The law always seemed to be an overly complicated machine, a wild combination of bureaucracy and market mechanisms, something that defied human understanding. Was this because it was constructed by an uber-genius? Or was this because it was constructed by committees of sub-geniuses.

Perhaps it doesn't matter
but I fear it was the latter.

Monday, November 02, 2015

Depressing News On The Day Of The Dead

The NY Times reports:

"Something startling is happening to middle-aged white Americans. Unlike every other age group, unlike every other racial and ethnic group, unlike their counterparts in other rich countries, death rates in this group have been rising, not falling."

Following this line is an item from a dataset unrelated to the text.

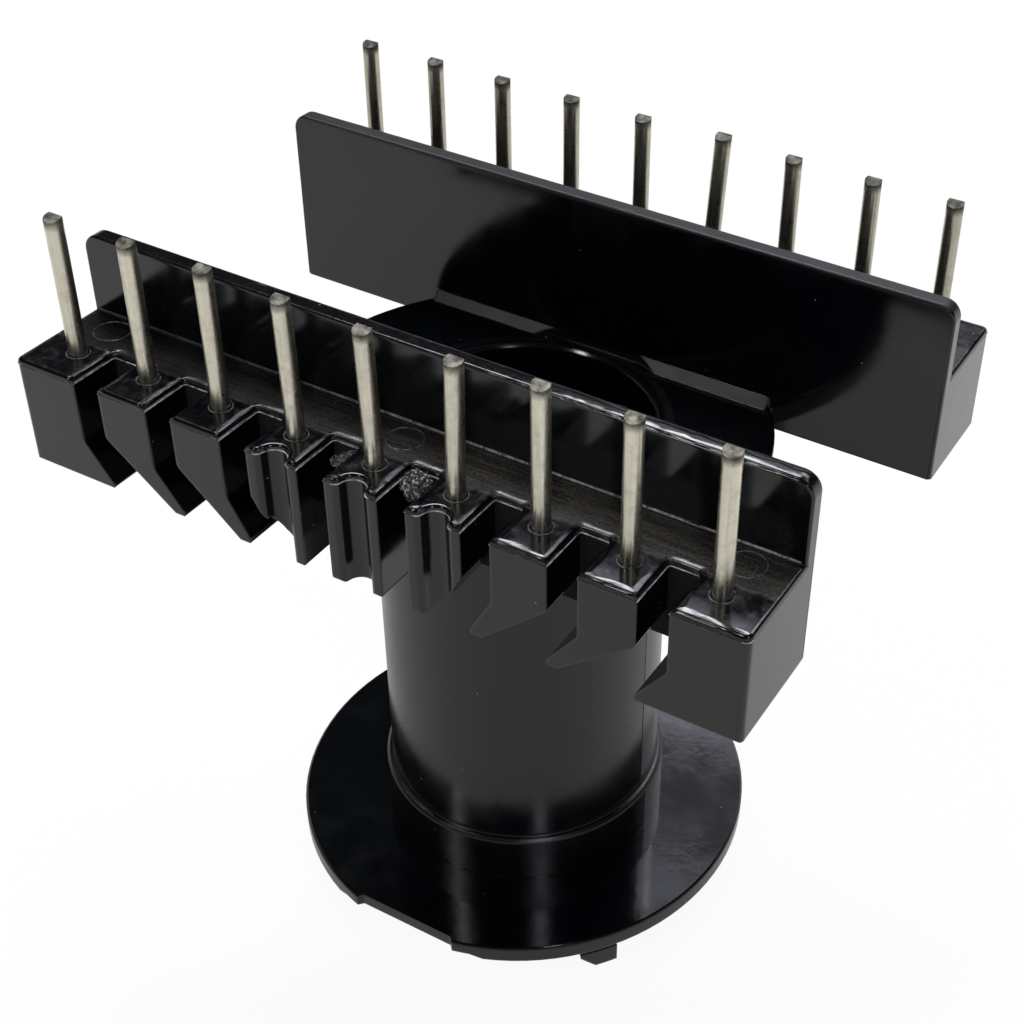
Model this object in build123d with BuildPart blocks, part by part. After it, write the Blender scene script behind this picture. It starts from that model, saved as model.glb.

Well, that's not good. In the details, the people afflicted are those with a high school education or less, and the means by which death comes are three:

Opioids
Alcohol
Suicide

When I see that list, I think depression and despair. It probably isn't simply economics, because black people have reportedly suffered more economically in the aftermath of the financial crisis. I'm thinking spiritual issues, not material issues. I don't necessarily mean religious, although that could be part of it. I mean that sense of having something to believe in - the opposite of nihilism.

The data is a surprise.
My opinion's just a surmise.

Sunday, November 01, 2015

November One Run

I went for a run and saw some stuff.

First up, a dandelion seemed to think it was still Summer:



Next up, a maple tree that realized Autumn is here:



Departing from botany, and turning to zoology, here's a garter snake on the asphalt of a Chicago street. I assume they're around here on a regular basis, but they're so sneaky that I can go years without spotting one:



Finally, I want to mention that I found 4 pennies and a dime on my 12-mile run.

Never say running is not worthwhile.
I made somewhat more than a penny a mile!